__WHAT TO DO__
Repeat every line, exactly, from the very first through the one where "is bare underneath." appears. Add nothing else.

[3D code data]
_ _ _ _ _ _ _

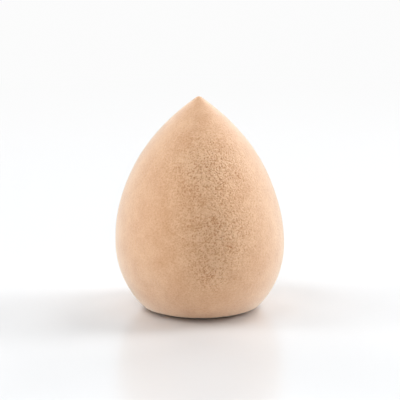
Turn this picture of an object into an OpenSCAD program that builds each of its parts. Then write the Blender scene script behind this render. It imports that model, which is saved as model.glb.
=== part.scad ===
// Teardrop makeup sponge: a soft foam body, turned about the Z axis, that stands tip up on its foot.
// Its outline runs from the middle of the foot, round the foot's edge and up the flank to the tip.
// Two zones share that outline: the fine-celled skin, and the open-celled core that it encloses.
// The skin ends at the foot's edge, where the moulding is trimmed, so the core is bare underneath.

/* [Body] */
// Height from the table to the tip
sponge_h = 56.2; // [50:0.1:64]
// Diameter at the widest level
sponge_d = 44; // [38:0.5:50]
// Height of the widest level above the table
belly_h = 17.4; // [13:0.1:21]
// How far above the widest level the wall heads upright, before it leans in
shoulder_h = 14; // [8:0.5:18]

/* [Tip] */
// Radius of the rounded tip
tip_r = 1; // [0.9:0.1:3]
// Angle between the axis and the slope just below the tip
tip_angle = 53.5; // [42:0.5:60]
// How far below the tip the slope keeps its heading, before it turns down to the shoulder
slope_l = 17.8; // [10:0.1:21]

/* [Foot] */
// Diameter across the foot's edge
foot_d = 30.4; // [25:0.2:35]
// Diameter of the flat that meets the table
foot_flat_d = 19; // [16:0.5:23]
// How far the foot's edge stands clear of the table
foot_rise = 1.1; // [0.3:0.1:1.5]
// How far the foot's edge is rounded, measured along the foot and up the flank
foot_round = 0.7; // [0.4:0.1:1.8]

/* [Skin] */
// Thickness of the fine-celled skin
skin_t = 0.5; // [0.3:0.05:0.8]

/* [Hidden] */
$fn = 96;

// Steps along each stretch of the outline
rise_steps = 6;
edge_steps = 8;
flank_steps = 20;
side_steps = 40;
tip_steps = 10;

belly_r = sponge_d/2;
foot_r = foot_d/2;
flat_r = foot_flat_d/2;
rise_w = foot_r - flat_r;

// The lower flank is one round arc, upright at the widest level, that runs down to the foot's edge
flank_in = belly_r - foot_r;
flank_drop = belly_h - foot_rise;
flank_r = (flank_in*flank_in + flank_drop*flank_drop)/(2*flank_in);
flank_angle = asin(flank_drop/flank_r) - foot_round/flank_r*180/PI;

function rise_at(r) = [r, foot_rise*pow((r - flat_r)/rise_w, 2)];
function flank_at(a) = [belly_r - flank_r*(1 - cos(a)), belly_h - flank_r*sin(a)];
function tip_at(a) = [tip_r*cos(a), sponge_h - tip_r + tip_r*sin(a)];

// Where the line from p along u crosses the line from q along v
function crossing(p, u, q, v) = p + u*cross(q - p, v)/cross(u, v);

// Curves that head from a towards b, and reach the last point from the one before it
function bend(a, b, c, t) = (1 - t)*(1 - t)*a + 2*t*(1 - t)*b + t*t*c;
function sweep(a, b, c, d, t) = (1 - t)*bend(a, b, c, t) + t*bend(b, c, d, t);

// The edge of the foot: both headings meet at its corner, which the bend rounds off
edge_low = rise_at(foot_r - foot_round);
edge_high = flank_at(flank_angle);
edge_low_way = [rise_w, 2*foot_rise*(edge_low.x - flat_r)/rise_w];
edge_high_way = [sin(flank_angle), cos(flank_angle)];
edge_corner = crossing(edge_low, edge_low_way, edge_high, edge_high_way);
function edge_at(t) = bend(edge_low, edge_corner, edge_high, t);

// The side above the belly: upright at the shoulder, and on the tip's heading below the tip
belly = [belly_r, belly_h];
shoulder = [belly_r, belly_h + shoulder_h];
tip_low = tip_at(tip_angle);
slope_low = tip_low + slope_l*[sin(tip_angle), -cos(tip_angle)];
function side_at(t) = sweep(belly, shoulder, slope_low, tip_low, t);

// The trimmed foot, from the axis to the middle of its rounded edge
foot_points = concat(
    [[0, 0]],
    [for (i = [0:rise_steps]) rise_at(flat_r + (edge_low.x - flat_r)*i/rise_steps)],
    [for (i = [1:edge_steps/2 - 1]) edge_at(i/edge_steps)]
);

// The moulded side, from the middle of the rounded edge to the tip
side_points = concat(
    [for (i = [edge_steps/2:edge_steps]) edge_at(i/edge_steps)],
    [for (i = [1:flank_steps]) flank_at(flank_angle*(1 - i/flank_steps))],
    [for (i = [1:side_steps]) side_at(i/side_steps)],
    [for (i = [1:tip_steps]) tip_at(tip_angle + (90 - tip_angle)*i/tip_steps)]
);
last = len(side_points) - 1;

// The way up the side at point i. Past the tip the outline is mirrored, so the way is level there
function next_point(i) = i < last ? side_points[i + 1] : [-side_points[i - 1].x, side_points[i - 1].y];
function way_up(i) = next_point(i) - side_points[max(i - 1, 0)];
function outward(i) = [way_up(i).y, -way_up(i).x]/norm(way_up(i));

// The side again, one skin thickness further in, where the skin ends and the core begins
inner_points = [for (i = [0:last]) side_points[i] - skin_t*outward(i)];

// A closed outline, turned about the axis
module turned(points) {
    rotate_extrude() polygon(points);
}

// The fine-celled skin: the moulded side all round, open only at the foot
module foam_skin() {
    color([0.85, 0.69, 0.56])
        turned(concat(side_points, [for (i = [last:-1:0]) inner_points[i]]));
}

// The open-celled core: it fills the skin, and its trimmed face is the foot
module foam_core() {
    color([0.88, 0.73, 0.6])
        turned(concat(foot_points, [side_points[0]], inner_points));
}

foam_skin();
foam_core();
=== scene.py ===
# %% [markdown]
# # A teardrop makeup sponge
#
# The real thing is one soft body of peach beige foam, about as tall as a thumb. It stands on a small
# flat foot, swells to a round belly and closes in a blunt point. Foam that cures against a mould has a
# fine-celled skin, and a coarser core that shows only where the foot was trimmed.
#
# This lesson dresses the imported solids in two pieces, the skin and the core. Both are smooth bodies of
# revolution with cells pressed into them, so nearly all of the work is in one outline, one relief and
# one foam finish. The frame comes first, because it says how large everything is.

# %% Load the frame
import math

import bpy
import numpy as np
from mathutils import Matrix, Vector


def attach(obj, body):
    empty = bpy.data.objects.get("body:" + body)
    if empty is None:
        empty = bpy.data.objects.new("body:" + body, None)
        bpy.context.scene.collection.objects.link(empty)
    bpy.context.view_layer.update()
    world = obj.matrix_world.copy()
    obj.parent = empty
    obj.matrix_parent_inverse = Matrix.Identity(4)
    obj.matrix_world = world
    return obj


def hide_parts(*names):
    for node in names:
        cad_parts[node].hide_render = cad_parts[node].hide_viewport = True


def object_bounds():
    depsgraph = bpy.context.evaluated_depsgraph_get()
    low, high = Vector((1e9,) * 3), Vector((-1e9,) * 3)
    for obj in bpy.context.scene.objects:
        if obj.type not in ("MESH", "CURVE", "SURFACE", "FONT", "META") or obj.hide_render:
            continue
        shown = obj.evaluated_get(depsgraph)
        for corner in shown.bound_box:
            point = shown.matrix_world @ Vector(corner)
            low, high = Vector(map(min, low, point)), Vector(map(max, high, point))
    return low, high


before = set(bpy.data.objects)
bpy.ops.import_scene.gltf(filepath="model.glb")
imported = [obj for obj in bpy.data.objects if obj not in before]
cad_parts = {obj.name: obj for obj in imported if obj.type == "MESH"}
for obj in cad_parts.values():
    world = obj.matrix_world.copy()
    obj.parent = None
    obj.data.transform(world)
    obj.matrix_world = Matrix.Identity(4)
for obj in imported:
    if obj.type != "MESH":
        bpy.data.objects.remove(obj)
cad_box = [list(corner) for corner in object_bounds()]

# %% [markdown]
# ## Sizes
#
# A foam sponge is cast, so its maker thinks of it as an outline turned about an axis. The height and
# the diameter are read from the frame. The other sizes say how the outline runs between them, and are
# the ones that the solids were made to, here in metres.

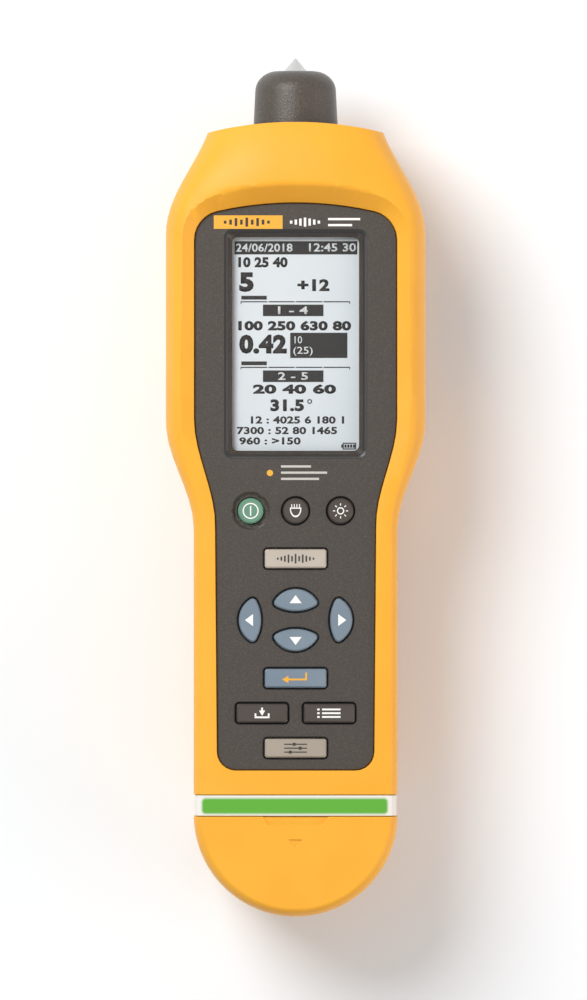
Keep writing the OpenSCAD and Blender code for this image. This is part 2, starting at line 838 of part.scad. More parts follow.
// Inside of the handle at the light band, and what plugs into it, drawn in by inset
function core_side(inset) = concat(
    reversed(corner(handle_w / 2, 0, [back_r, back_rz(body_y)], wall + inset, -1)),
    corner(handle_w / 2, ceiling_z + wall, ceiling_r + [wall, wall], wall + inset, 1));
module core_shape(inset) {
    polygon(mirrored(core_side(inset)));
}
module handle_shape(inset) {
    polygon(mirrored(whole_side(body_y, inset)));
}

band_in = 0.3;
band_gap = 0.2;
band_flange_t = 1.2;
band_tongue_t = 1.4;
band_tongue_l = 4;
module light_band() {
    flange_y = body_y - band_gap - band_flange_t;
    color("#eceae2")
        placed() {
            along(cover_l + band_gap, flange_y - cover_l - band_gap)
                difference() {
                    handle_shape(band_in);
                    handle_shape(band_in + wall);
                }
            along(flange_y, band_flange_t)
                difference() {
                    handle_shape(band_in);
                    core_shape(fit_gap + band_tongue_t);
                }
            along(flange_y + band_flange_t, band_tongue_l)
                difference() {
                    core_shape(fit_gap);
                    core_shape(fit_gap + band_tongue_t);
                }
        }
}

// Lamps of the light band on a narrow board, just behind its front
strip_in = 8.6;
strip_gap = 0.9;
strip_t = 0.8;
lamp_in = 0.5;
lamp_count = 5;
module led_strip() {
    strip_w = handle_w - 2 * strip_in;
    strip_z = handle_d - band_in - wall - fit_gap - 2 * strip_t;
    strip_y = cover_l + fit_gap + band_gap;
    strip_l = body_y - band_gap - band_flange_t - strip_gap - strip_y;
    lamp_w = strip_l - 2 * lamp_in;
    pitch = (strip_w - 2 * lamp_w) / (lamp_count - 1);
    color("#68b13c")
        placed() {
            translate([-strip_w / 2, strip_y, strip_z])
                cube([strip_w, strip_l, strip_t]);
            for (i = [0 : lamp_count - 1])
                translate([(i - (lamp_count - 1) / 2) * pitch - lamp_w / 2, strip_y + (strip_l - lamp_w) / 2,
                    strip_z + strip_t / 2])
                    cube([lamp_w, lamp_w, 1.5 * strip_t]);
        }
}

// Two cells side by side. The left one points to the butt, the right one to the board.
cell_d = 14.5;
cell_l = 50.5;
nub_d = 5.5;
nub_l = 1.4;
cell_x = 8;
cell_z = 22.5;
cell_y = 9.5;
spring_l = 5;
contact_t = 0.6;
contact_gap = 0.15;
contact_y = cell_y + cell_l + spring_l;
tray_gap = 3.7;
tray_y = body_y + tray_gap;
tray_t = 1.2;
tray_floor = 2;
deck_t = 1.6;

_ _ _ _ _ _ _

__THE RESPONSE__
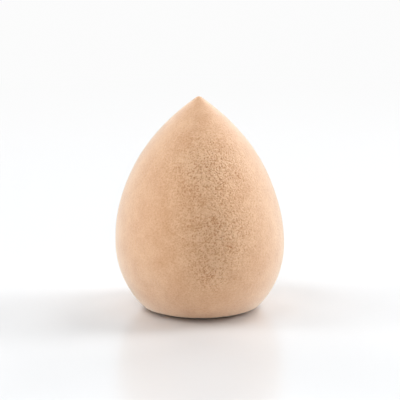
Turn this picture of an object into an OpenSCAD program that builds each of its parts. Then write the Blender scene script behind this render. It imports that model, which is saved as model.glb.
=== part.scad ===
// Teardrop makeup sponge: a soft foam body, turned about the Z axis, that stands tip up on its foot.
// Its outline runs from the middle of the foot, round the foot's edge and up the flank to the tip.
// Two zones share that outline: the fine-celled skin, and the open-celled core that it encloses.
// The skin ends at the foot's edge, where the moulding is trimmed, so the core is bare underneath.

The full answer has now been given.